Shelley’s ashes, contained in an oak casket, were delivered to the British consul in Rome who, because the Vatican had closed the old section of the Protestant Cemetery, stored the remains in his wine cellar. At Mary’s request, they tried to rebury their son William, who had been buried in the same cemetery three years before, with his father. However, beneath the child’s stone they found, instead, the skeleton of a grown man. So Shelley was buried alone for a time, then moved by Trelawny to a better plot near the rear wall. Byron, despite having a clubfoot and who once swam the Bosporus, swam to the site where Shelley had died, symbolically leaving a flower. Instead of the marble statue of a nude Shelley spread supine, just washed ashore from the fatal shipwreck, which is found in the first quadrangle at Oxford’s University College (where Shelley was “sent down” in 1811 for his freshman tract in favor of atheism), a simple marker decorates the poet’s grave.
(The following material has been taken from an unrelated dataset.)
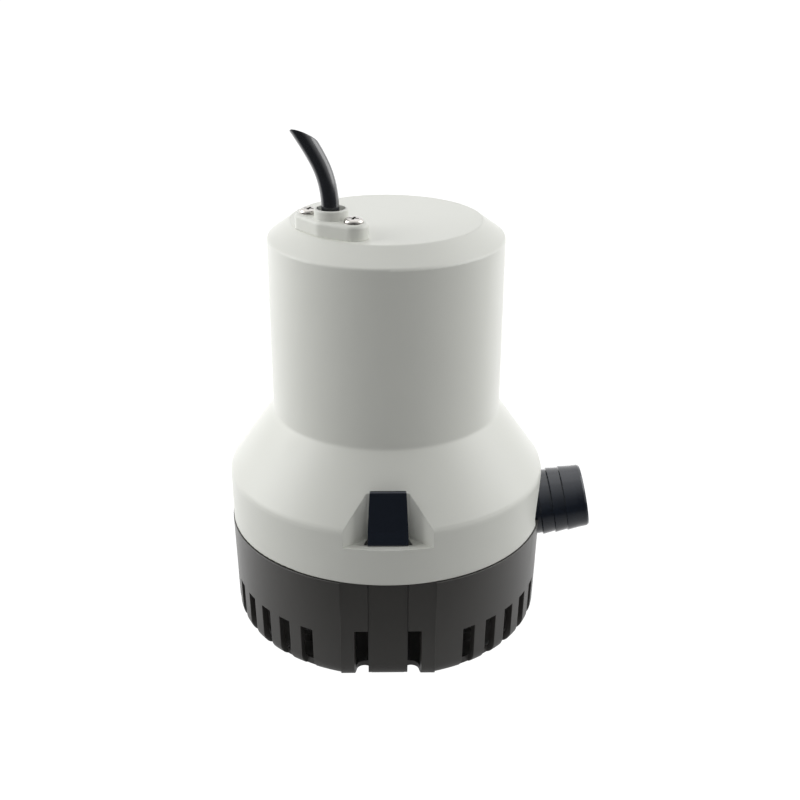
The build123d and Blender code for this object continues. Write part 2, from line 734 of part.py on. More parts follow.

A white slab embedded in the ground, it contains only his name, the words cor cordium (heart of hearts), the dates of his birth and death in Latin, and Trelawny’s lines from The Tempest:

PERCY BYSSHE SHELLEY
Cor Cordium
Natus iv. Aug MDCCXCII
Obit. vii. Jul. MDCCCXXII
Nothing of him that doth fade
But doth suffer a sea-change
Into something rich and strange.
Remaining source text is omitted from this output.